**Problem description**
Return only the lines from the top of the material through the line marked by "notch_rounding = 0.8", unaltered.

**Source material**
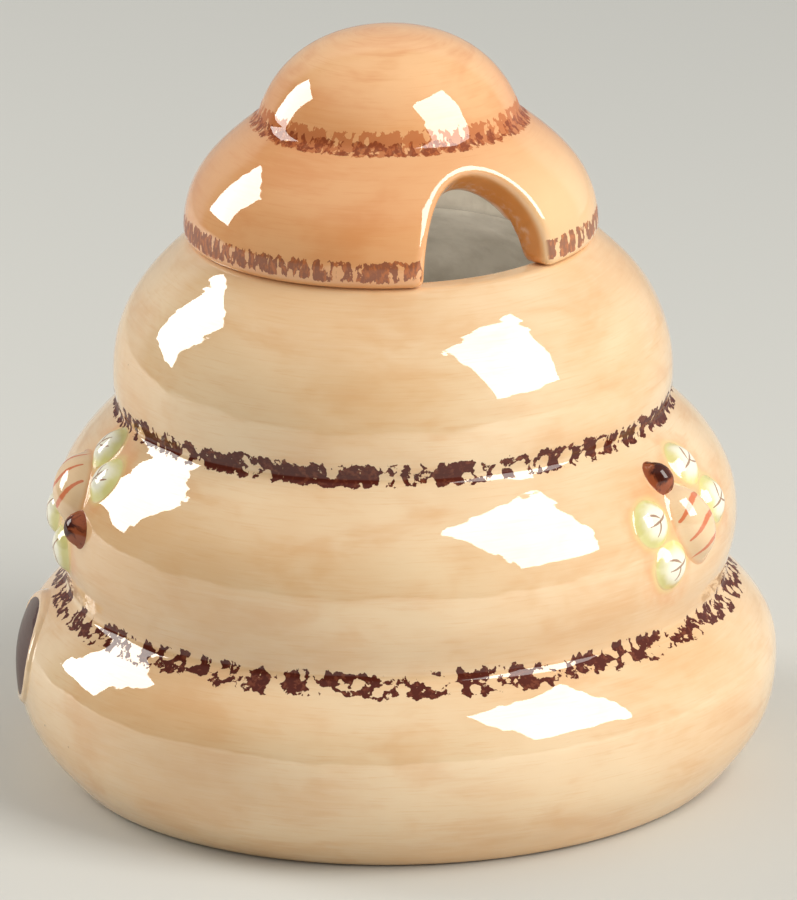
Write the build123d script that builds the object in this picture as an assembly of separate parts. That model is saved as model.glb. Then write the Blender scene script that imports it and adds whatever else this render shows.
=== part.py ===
# Beehive sugar bowl in glazed earthenware, about 105 mm across and 103 mm tall.
# A thick, hollow bowl of three swelling coils carries a loose lid of one coil and a dome.
# The lid has a spoon notch in its front wall and a collar that drops into the mouth.
# Three bees and a hive doorway stand on the coils in low relief.
# Millimetres, +Z up, origin at the centre of the base, the spoon notch faces -Y.
# Angles round the bowl start at -Y and grow towards +X.
from build123d import *
import math
import os

# Bowl
wall = 4.2
foot_radius = 45.0
foot_ring_width = 6.0
foot_recess = 1.2
floor_thickness = 4.6
bottom_coil_radius = 52.4
bottom_coil_height = 26.5
bottom_coil_belly = 15.1
middle_coil_radius = 46.9
middle_coil_height = 25.1
middle_coil_belly = 8.7
middle_coil_undercut = 1.6
top_coil_radius = 38.3
top_coil_height = 23.3
top_coil_belly = 3.7
top_coil_undercut = 0.7

# Mouth, and the flat seat round it that the lid rests on
mouth_radius = 24.0
seat_width = 3.2
rim_thickness = 4.0
rim_rounding = 0.8

# Lid
lid_wall = 4.6
lid_overhang = 0.9
lid_edge_rounding = 0.8
lid_coil_height = 16.7
lid_coil_belly = 1.4
lid_hollow_belly = 5.5
dome_radius = 17.8
dome_height = 11.8
dome_crown_radius = 10.9
collar_clearance = 0.8
collar_depth = 2.6
collar_thickness = 2.4
collar_root = 1.5

# The collar stops short of the notch on both sides
collar_gap_width = 26.0

# Spoon notch, measured on the flat plane that touches the front of the lid
notch_angle = -1.2
notch_width = 20.2
notch_height = 18.6
notch_cone_drop = 3.8
notch_rounding = 0.8

# Slopes of the walls where a coil begins or ends: 0 is straight outward, 90 is upright
foot_slope = 45.0
floor_slope = 20.0
middle_coil_slope = 88.0
top_coil_slope = 65.0
lid_edge_slope = 30.0
lid_hollow_slope = 45.0
dome_slope = 104.5
bottom_shoulder_slope = 139.5
middle_shoulder_slope = 136.5
top_shoulder_slope = 141.5
lid_shoulder_slope = 142.0

# Hive doorway, an oval on the bottom coil
door_angle = -117.5
door_above_belly = 2.1
door_width = 21.5
door_height = 11.4
door_rim_width = 1.6
door_rim_relief = 0.5
door_panel_relief = 0.3

# Bees on the middle coil: angle round the bowl, rise from mid coil, heading from level right
right_bee_rise = 0.6
left_bee_rise = 2.8
rear_bee_rise = 0.6
bees = {
    "right_bee": (30.0, right_bee_rise, 110.7),
    "left_bee": (-104.8, left_bee_rise, -33.0),
    "rear_bee": (144.5, rear_bee_rise, 60.0),
}
bee_body_length = 12.6
bee_body_width = 8.4
bee_body_relief = 2.6
bee_body_back = 0.3
bee_head_length = 5.6
bee_head_width = 4.8
bee_head_relief = 2.0
bee_head_forward = 7.5
bee_wing_span = 7.2
bee_wing_chord = 7.0
bee_wing_relief = 1.4
bee_wing_reach = 7.6
bee_fore_wing_forward = 4.7
bee_hind_wing_back = 2.2
bee_sink = 0.8

# How far the curve handles reach, as shares of their own curve
belly_pull = 0.5
crease_pull = 0.35
dome_pull = 0.5

# Sizes that follow from the ones above
lower_crease = (middle_coil_radius - middle_coil_undercut, bottom_coil_height)
upper_crease = (top_coil_radius - top_coil_undercut, bottom_coil_height + middle_coil_height)
floor_height = foot_recess + floor_thickness
seat_height = upper_crease[1] + top_coil_height
seat_radius = mouth_radius + seat_width
lid_radius = seat_radius + lid_overhang
lid_crease = (dome_radius, seat_height + lid_coil_height)
apex_height = lid_crease[1] + dome_height
collar_radius = mouth_radius - collar_clearance
collar_bore = collar_radius - collar_thickness


def along(slope, distance):
    turn = math.radians(slope)
    return (distance * math.cos(turn), distance * math.sin(turn))


def shifted(point, step):
    return (point[0] + step[0], point[1] + step[1])


# One coil's wall in half section, as two curves that meet upright at the belly
def coil(low, belly, high, low_slope, high_slope):
    low_handle = shifted(low, along(low_slope, crease_pull * math.dist(low, belly)))
    high_handle = shifted(high, along(high_slope, -crease_pull * math.dist(belly, high)))
    under_belly = (belly[0], belly[1] - belly_pull * (belly[1] - low[1]))
    over_belly = (belly[0], belly[1] + belly_pull * (high[1] - belly[1]))
    return [[low, low_handle, under_belly, belly], [belly, over_belly, high_handle, high]]


def dome(crease, apex, crown_radius):
    handle = shifted(crease, along(dome_slope, dome_pull * (apex - crease[1])))
    return [[crease, handle, (crown_radius, apex), (0.0, apex)]]


# A crease moved inward so that the walls on both sides of it keep one thickness
def inset_crease(crease, arriving_slope, leaving_slope, depth):
    first = along(arriving_slope - 90.0, 1.0)
    second = along(leaving_slope - 90.0, 1.0)
    share = depth / (1.0 + first[0] * second[0] + first[1] * second[1])
    return shifted(crease, (-share * (first[0] + second[0]), -share * (first[1] + second[1])))


def middle_coil(depth):
    lower = inset_crease(lower_crease, bottom_shoulder_slope, middle_coil_slope, depth)
    upper = inset_crease(upper_crease, middle_shoulder_slope, top_coil_slope, depth)
    belly = (middle_coil_radius - depth, lower_crease[1] + middle_coil_belly)
    return coil(lower, belly, upper, middle_coil_slope, middle_shoulder_slope)


# The bowl's three coils from the foot to the rim, moved inward by a depth
def bowl_coils(depth, foot, leaving_slope, rim):
    middle = middle_coil(depth)
    bottom_belly = (bottom_coil_radius - depth, bottom_coil_belly)
    top_belly = (top_coil_radius - depth, upper_crease[1] + top_coil_belly)
    bottom = coil(foot, bottom_belly, middle[0][0], leaving_slope, bottom_shoulder_slope)
    top = coil(middle[-1][-1], top_belly, rim, top_coil_slope, top_shoulder_slope)
    return bottom + middle + top


# A half section of curves and single corners, closed by straight lines and turned about Z
def turned(pieces):
    edges = []
    for piece, following in zip(pieces, pieces[1:] + pieces[:1]):
        points = [Vector(radius, 0, height) for radius, height in piece]
        if len(points) > 1:
            edges.append(Bezier(*points))
        start = points[-1]
        end = Vector(following[0][0], 0, following[0][1])
        if start != end:
            edges.append(Line(start, end))
    return revolve(make_face(Wire(edges)), Axis.Z, 360)


# The outside of the bowl as a filled body, grown outward by a relief
def filled_bowl(relief):
    curves = bowl_coils(-relief, (foot_radius, 0.0), foot_slope, (seat_radius, seat_height))
    return turned([[(0.0, 0.0)]] + curves + [[(0.0, seat_height)]])


def bowl_hollow():
    wall_start = shifted((foot_radius, 0.0), along(foot_slope + 90.0, wall))
    climb = (floor_height - wall_start[1]) / math.tan(math.radians(foot_slope))
    floor_edge = (wall_start[0] + climb - foot_ring_width / 2, floor_height)
    neck = (mouth_radius, seat_height - rim_thickness)
    curves = bowl_coils(wall, floor_edge, floor_slope, neck)
    mouth = [[(mouth_radius, seat_height)], [(0.0, seat_height)]]
    return turned([[(0.0, floor_height)]] + curves + mouth)


def make_bowl():
    recess = Cylinder(foot_radius - foot_ring_width, 2 * foot_recess)
    bowl = filled_bowl(0.0) - bowl_hollow() - recess
    rim_edges = bowl.edges().filter_by(GeomType.CIRCLE).group_by(Axis.Z)[-1]
    return fillet(rim_edges, rim_rounding)


# The lid before its notch: outside, hollow and collar in one half section
def whole_lid():
    edge = (lid_radius - lid_edge_rounding, seat_height)
    belly = (lid_radius, seat_height + lid_coil_belly)
    outside = coil(edge, belly, lid_crease, lid_edge_slope, lid_shoulder_slope)
    outside += dome(lid_crease, apex_height, dome_crown_radius)
    root = (collar_bore, seat_height + collar_root)
    hollow_belly = (lid_radius - lid_wall, seat_height + lid_hollow_belly)
    hollow_crease = inset_crease(lid_crease, lid_shoulder_slope, dome_slope, lid_wall)
    hollow = coil(root, hollow_belly, hollow_crease, lid_hollow_slope, lid_shoulder_slope)
    hollow += dome(hollow_crease, apex_height - lid_wall, dome_crown_radius - lid_wall / 2)
    collar_foot = seat_height - collar_depth
    collar = [
        [(collar_bore, collar_foot)],
        [(collar_radius, collar_foot)],
        [(collar_radius, seat_height)],
    ]
    return turned(outside + [curve[::-1] for curve in reversed(hollow)] + collar)


# The notch's arch at a distance from the axis; all arches shrink towards one point inside
def notch_arch(distance):
    share = distance / lid_radius
    half = notch_width / 2 * share
    spring = notch_cone_drop * share
    rise = notch_height * share
    cone_point = (0, -distance, seat_height - notch_cone_drop)
    plane = Plane(origin=cone_point, x_dir=(1, 0, 0), z_dir=(0, -1, 0))
    legs = Polyline((-half, spring), (-half, -spring), (half, -spring), (half, spring))
    arch = EllipticalCenterArc((0, spring), half, rise, start_angle=0, arc_size=180)
    return plane * make_face(Wire(legs.edges() + arch.edges()))


def collar_gap():
    middle = (0, -mouth_radius / 2, seat_height - collar_depth)
    return Pos(*middle) * Box(collar_gap_width, mouth_radius, 2 * collar_depth)


def make_lid():
    inside_hollow = collar_bore - collar_radius / 2
    outside_lid = lid_radius + lid_wall
    notch = loft([notch_arch(inside_hollow), notch_arch(outside_lid)], ruled=True)
    lid = whole_lid() - Rot(0, 0, notch_angle) * notch
    notch_walls = lid.faces().filter_by(GeomType.BSPLINE)
    edges = [edge for face in notch_walls for edge in face.edges()]
    outline = [edge for edge in edges if sum(edge.is_same(other) for other in edges) == 1]
    return fillet(outline, notch_rounding) - Rot(0, 0, notch_angle) * collar_gap()


# Points along the outside of the middle coil, each with its distance from the lower crease
def middle_coil_path():
    steps = 60
    points = []
    for a, b, c, d in middle_coil(0.0):
        for step in range(steps + 1):
            t = step / steps
            weights = ((1 - t) ** 3, 3 * t * (1 - t) ** 2, 3 * t * t * (1 - t), t ** 3)
            radius = sum(weight * point[0] for weight, point in zip(weights, (a, b, c, d)))
            height = sum(weight * point[1] for weight, point in zip(weights, (a, b, c, d)))
            if not points or (radius, height) != points[-1]:
                points.append((radius, height))
    distances = [0.0]
    for here, after in zip(points, points[1:]):
        distances.append(distances[-1] + math.dist(here, after))
    return points, distances


# A plane that touches the middle coil, its X axis turned to a heading
def touching_plane(path, angle, distance, heading):
    points, distances = path
    last = len(points) - 2
    index = min(max(sum(each < distance for each in distances) - 1, 0), last)
    here, after = points[index], points[index + 1]
    step = math.dist(here, after)
    outward, upward = (after[0] - here[0]) / step, (after[1] - here[1]) / step
    beyond = distance - distances[index]
    radius, height = shifted(here, (outward * beyond, upward * beyond))
    sine, cosine = math.sin(math.radians(angle)), math.cos(math.radians(angle))
    right = Vector(cosine, sine, 0)
    up = Vector(outward * sine, -outward * cosine, upward)
    normal = Vector(upward * sine, -upward * cosine, -outward)
    towards = right * math.cos(math.radians(heading)) + up * math.sin(math.radians(heading))
    return Plane(origin=(radius * sine, -radius * cosine, height), x_dir=towards, z_dir=normal)


# One swelling of a bee, part of an egg whose middle lies under the glaze
def swelling(plane, length, width, relief):
    egg = scale(Sphere(1.0), by=(length / 2, width / 2, relief + bee_sink))
    return plane * (Pos(0, 0, -bee_sink) * egg)


def make_bee(name, filled):
    angle, rise, heading = bees[name]
    path = middle_coil_path()
    middle = path[1][-1] / 2 + rise
    turn = math.radians(heading)

    def spot(forward, left):
        right = forward * math.cos(turn) - left * math.sin(turn)
        up = forward * math.sin(turn) + left * math.cos(turn)
        around = math.degrees(right / middle_coil_radius)
        return touching_plane(path, angle + around, middle + up, heading)

    swellings = {
        "head": (spot(bee_head_forward, 0), bee_head_length, bee_head_width, bee_head_relief),
        "body": (spot(-bee_body_back, 0), bee_body_length, bee_body_width, bee_body_relief),
    }
    for side, reach in (("left", bee_wing_reach), ("right", -bee_wing_reach)):
        wing_size = (bee_wing_chord, bee_wing_span, bee_wing_relief)
        swellings[f"{side}_fore_wing"] = (spot(bee_fore_wing_forward, reach),) + wing_size
        swellings[f"{side}_hind_wing"] = (spot(-bee_hind_wing_back, reach),) + wing_size
    pieces = {}
    for part, size in swellings.items():
        piece = swelling(*size) - filled
        for earlier in pieces.values():
            piece = piece - earlier
        pieces[f"{name}_{part}"] = piece
    return pieces


# An oval bar through the wall of the bottom coil at the doorway
def door_bar(width, height):
    centre = (0, 0, bottom_coil_belly + door_above_belly)
    plane = Plane(origin=centre, x_dir=(1, 0, 0), z_dir=(0, -1, 0))
    bar = extrude(plane * Ellipse(width / 2, height / 2), bottom_coil_radius + wall)
    return Rot(0, 0, door_angle) * bar


def make_door(filled):
    opening = door_bar(door_width, door_height)
    surround = door_bar(door_width + 2 * door_rim_width, door_height + 2 * door_rim_width)
    rim = (surround - opening) & filled_bowl(door_rim_relief)
    panel = opening & filled_bowl(door_panel_relief)
    return {"hive_door_rim": rim - filled, "hive_door_panel": panel - filled}


filled = filled_bowl(0.0)
nodes = {"bowl": make_bowl(), "lid": make_lid()}
nodes.update(make_door(filled))
for bee in bees:
    nodes.update(make_bee(bee, filled))

os.makedirs("parts", exist_ok=True)
for node, solid in nodes.items():
    export_step(solid, f"parts/{node}.step")
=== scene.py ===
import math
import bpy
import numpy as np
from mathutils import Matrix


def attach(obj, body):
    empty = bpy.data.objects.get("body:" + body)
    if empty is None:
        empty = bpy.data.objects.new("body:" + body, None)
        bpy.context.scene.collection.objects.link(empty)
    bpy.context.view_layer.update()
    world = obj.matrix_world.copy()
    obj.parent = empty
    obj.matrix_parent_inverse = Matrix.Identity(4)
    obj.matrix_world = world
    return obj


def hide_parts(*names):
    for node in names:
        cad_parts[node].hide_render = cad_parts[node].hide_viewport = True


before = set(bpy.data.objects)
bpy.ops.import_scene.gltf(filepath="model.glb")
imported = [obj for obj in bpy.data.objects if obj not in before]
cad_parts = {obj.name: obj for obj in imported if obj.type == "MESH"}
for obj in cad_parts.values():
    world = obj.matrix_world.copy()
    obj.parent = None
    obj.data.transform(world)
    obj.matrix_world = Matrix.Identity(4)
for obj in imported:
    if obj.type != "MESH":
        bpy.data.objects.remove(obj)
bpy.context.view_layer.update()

# Looks of a beehive sugar bowl in glazed earthenware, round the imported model.
# Shapes are worked out in millimetres and turned into metres when a mesh is made.
# Angles round the bowl start at -Y, where the spoon notch faces, and grow towards +X.
# The camera and the lights are in metres, degrees and watts, the lens in millimetres.
import openvdb
from mathutils import Matrix, Vector

MM = 0.001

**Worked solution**
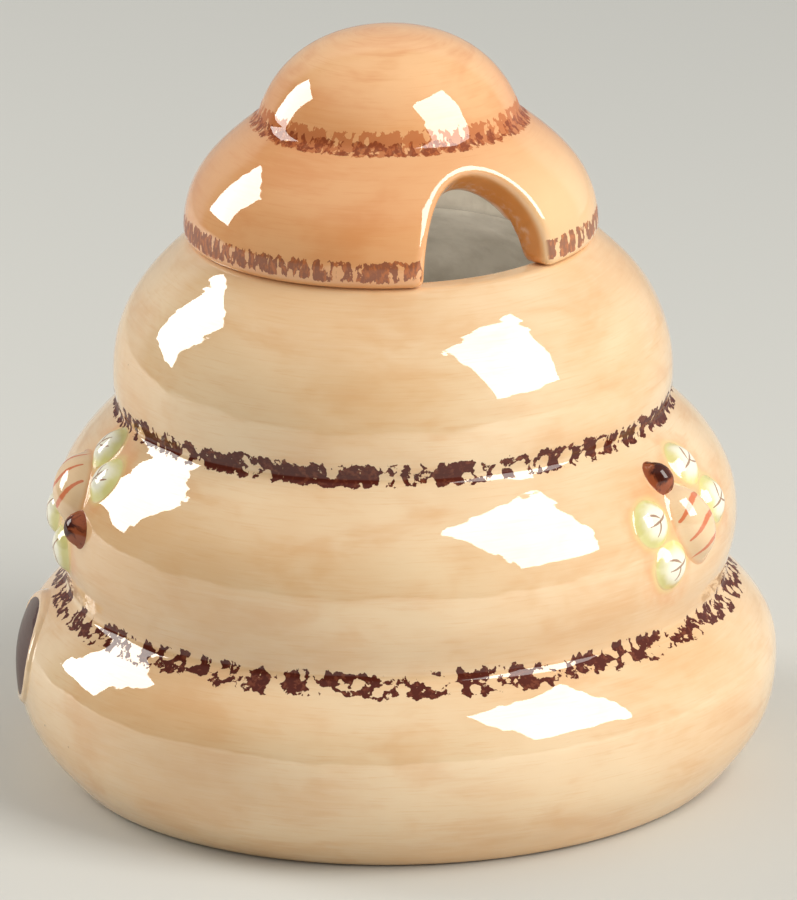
Write the build123d script that builds the object in this picture as an assembly of separate parts. That model is saved as model.glb. Then write the Blender scene script that imports it and adds whatever else this render shows.
=== part.py ===
# Beehive sugar bowl in glazed earthenware, about 105 mm across and 103 mm tall.
# A thick, hollow bowl of three swelling coils carries a loose lid of one coil and a dome.
# The lid has a spoon notch in its front wall and a collar that drops into the mouth.
# Three bees and a hive doorway stand on the coils in low relief.
# Millimetres, +Z up, origin at the centre of the base, the spoon notch faces -Y.
# Angles round the bowl start at -Y and grow towards +X.
from build123d import *
import math
import os

# Bowl
wall = 4.2
foot_radius = 45.0
foot_ring_width = 6.0
foot_recess = 1.2
floor_thickness = 4.6
bottom_coil_radius = 52.4
bottom_coil_height = 26.5
bottom_coil_belly = 15.1
middle_coil_radius = 46.9
middle_coil_height = 25.1
middle_coil_belly = 8.7
middle_coil_undercut = 1.6
top_coil_radius = 38.3
top_coil_height = 23.3
top_coil_belly = 3.7
top_coil_undercut = 0.7

# Mouth, and the flat seat round it that the lid rests on
mouth_radius = 24.0
seat_width = 3.2
rim_thickness = 4.0
rim_rounding = 0.8

# Lid
lid_wall = 4.6
lid_overhang = 0.9
lid_edge_rounding = 0.8
lid_coil_height = 16.7
lid_coil_belly = 1.4
lid_hollow_belly = 5.5
dome_radius = 17.8
dome_height = 11.8
dome_crown_radius = 10.9
collar_clearance = 0.8
collar_depth = 2.6
collar_thickness = 2.4
collar_root = 1.5

# The collar stops short of the notch on both sides
collar_gap_width = 26.0

# Spoon notch, measured on the flat plane that touches the front of the lid
notch_angle = -1.2
notch_width = 20.2
notch_height = 18.6
notch_cone_drop = 3.8
notch_rounding = 0.8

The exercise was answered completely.